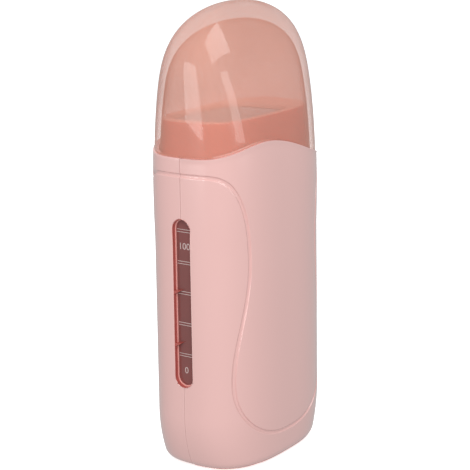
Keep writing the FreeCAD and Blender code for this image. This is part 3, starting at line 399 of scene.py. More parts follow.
def divide_near_groove(bm, wrapped_point, bands):
    """Halves the outside edges near the groove, once for each band width."""
    for band in bands:
        near = []
        for edge in bm.edges:
            a, b = edge.verts
            if min(a.co.z, b.co.z) > BETWEEN_LAYERS:
                middle = (a.co + b.co) / 2
                if groove_distance(wrapped_point(middle)) < band + edge.calc_length() / 2:
                    near.append(edge)
        bmesh.ops.subdivide_edges(bm, edges=near, cuts=1, use_grid_fill=True)


def finished_mesh(name, bm, body, stands_for=(), smooth_below=35.0):
    """Writes the mesh into an object at the origin that rides on its body."""
    mesh = bpy.data.meshes.new(name)
    bm.to_mesh(mesh)
    bm.free()
    piece = added(name, mesh)
    mesh.shade_smooth()
    mesh.set_sharp_from_angle(angle=math.radians(smooth_below))
    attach(piece, body)
    if stands_for:
        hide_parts(*stands_for)
    triangles = sum(len(p.vertices) - 2 for p in mesh.polygons)
    print(name, "has", triangles, "triangles")
    return piece


# %% [markdown]
# ## The two case shells
#
# The case is two moulded halves that meet at the middle of the narrow sides. Each half is a
# wrapped sheet. The window slot, the inlet, the switch and the lens lie across the joint, so
# each half carries half of those openings. The inner layer is placed straight behind the
# outer one, so the walls of the openings run straight in, as a mould makes them.

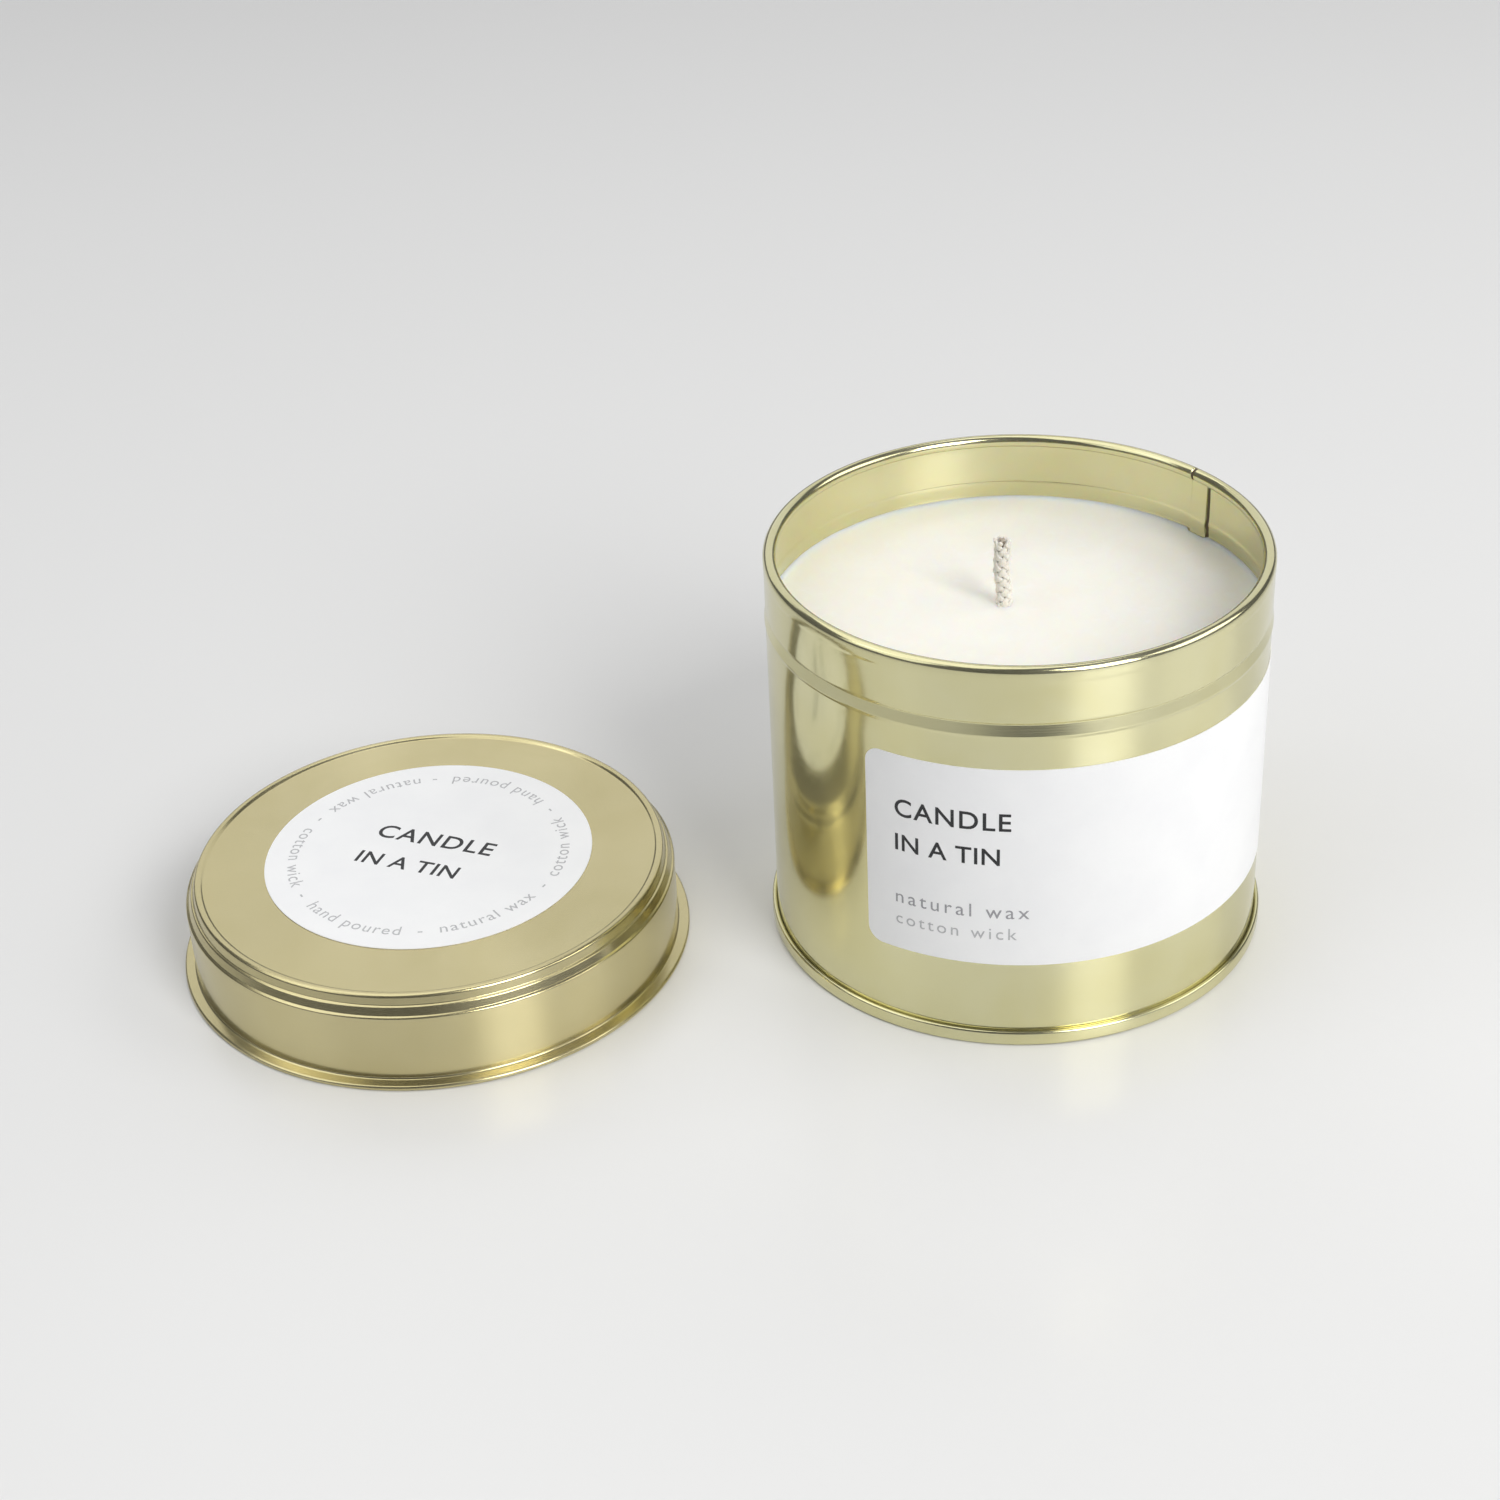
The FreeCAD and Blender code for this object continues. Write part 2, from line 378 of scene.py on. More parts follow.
def ramp(tree, value, low, high, out_low=0.0, out_high=1.0):
    """Maps a value from one range to another, with its ends held."""
    settings = {"Value": value, "From Min": low, "From Max": high, "To Min": out_low,
                "To Max": out_high}
    return add_node(tree, "MapRange", settings).outputs["Result"]


def blend_colours(tree, factor, first, second):
    return add_node(tree, "Mix", {0: factor, 6: first, 7: second}, data_type="RGBA").outputs[2]


def calculate(tree, operation, first, second=0.0):
    return add_node(tree, "Math", {0: first, 1: second}, operation=operation).outputs[0]


def bump(tree, height, distance, strength=1.0, under=None):
    inputs = {"Height": height, "Distance": distance, "Strength": strength}
    if under:
        inputs["Normal"] = under
    return add_node(tree, "Bump", inputs).outputs["Normal"]


def finish_material(material, tree, inputs):
    shader = add_node(tree, "BsdfPrincipled", inputs)
    add_node(tree, "OutputMaterial", {"Surface": shader.outputs["BSDF"]})
    return material


# ---- materials -----------------------------------------------------------------------------------


def tinplate(name, light, deep, roughness, haze, haze_roughness, haze_white):
    """Gold lacquered tinplate: a clear reflection, and a haze drawn upward by rolling lines."""
    material, tree = new_tree(name)
    place = object_place(tree)
    grain_around = noise_of(tree, object_place(tree, (0.02, 0.02, 1.0)), 5200.0, 2.0, 0.6)
    grain_across = noise_of(tree, object_place(tree, (0.02, 1.0, 0.02)), 5200.0, 2.0, 0.6)
    upward = add_node(tree, "SeparateXYZ", {0: add_node(tree, "NewGeometry").outputs["Normal"]})
    facing_up = calculate(tree, "ABSOLUTE", upward.outputs["Z"])
    level = ramp(tree, facing_up, 0.80, 0.95)
    grain = add_node(tree, "Mix", {0: level, 2: grain_around, 3: grain_across}).outputs[0]
    lacquer = noise_of(tree, place, 55.0, 4.0, 0.55, 0.4)
    specks = noise_of(tree, place, 900.0, 2.0, 0.5)
    smudge = noise_of(tree, place, 160.0, 3.0, 0.6, 1.2)
    colour = blend_colours(tree, ramp(tree, lacquer, 0.35, 0.65), light, deep)
    wear = ramp(tree, smudge, 0.55, 0.75, 0.0, 0.06)
    fine = ramp(tree, grain, 0.3, 0.7, -0.02, 0.02)
    spotted = ramp(tree, specks, 0.60, 0.75, 0.0, 0.02)
    rough = wear
    for change in (fine, spotted, roughness):
        rough = calculate(tree, "ADD", rough, change)
    waves = bump(tree, noise_of(tree, place, 48.0, 1.0), 0.00016)
    lines = bump(tree, grain, 0.000002, 1.0, waves)
    tangent = add_node(tree, "Tangent", direction_type="RADIAL", axis="Z").outputs[0]
    clear = add_node(tree, "BsdfPrincipled", {
        "Base Color": colour,
        "Metallic": 1.0,
        "Roughness": rough,
        "Normal": lines,
        "Coat Weight": 0.25,
        "Coat Roughness": 0.06,
    })
    hazy = add_node(tree, "BsdfPrincipled", {
        "Base Color": blend_colours(tree, haze_white, colour, (0.95, 0.94, 0.88, 1)),
        "Metallic": 1.0,
        "Roughness": haze_roughness,
        "Anisotropic": 0.85,
        "Anisotropic Rotation": 0.25,
        "Normal": lines,
        "Tangent": tangent,
    })
    mix = add_node(tree, "MixShader", {0: haze, 1: clear.outputs[0], 2: hazy.outputs[0]})
    add_node(tree, "OutputMaterial", {"Surface": mix.outputs[0]})
    return material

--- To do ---
Write out exactly the lines running from the line containing "The FreeCAD and Blender code for this object" to the line containing "# ---- materials", with both of those lines included.

--- The output ---
The FreeCAD and Blender code for this object continues. Write part 2, from line 378 of scene.py on. More parts follow.
def ramp(tree, value, low, high, out_low=0.0, out_high=1.0):
    """Maps a value from one range to another, with its ends held."""
    settings = {"Value": value, "From Min": low, "From Max": high, "To Min": out_low,
                "To Max": out_high}
    return add_node(tree, "MapRange", settings).outputs["Result"]


def blend_colours(tree, factor, first, second):
    return add_node(tree, "Mix", {0: factor, 6: first, 7: second}, data_type="RGBA").outputs[2]


def calculate(tree, operation, first, second=0.0):
    return add_node(tree, "Math", {0: first, 1: second}, operation=operation).outputs[0]


def bump(tree, height, distance, strength=1.0, under=None):
    inputs = {"Height": height, "Distance": distance, "Strength": strength}
    if under:
        inputs["Normal"] = under
    return add_node(tree, "Bump", inputs).outputs["Normal"]


def finish_material(material, tree, inputs):
    shader = add_node(tree, "BsdfPrincipled", inputs)
    add_node(tree, "OutputMaterial", {"Surface": shader.outputs["BSDF"]})
    return material


# ---- materials -----------------------------------------------------------------------------------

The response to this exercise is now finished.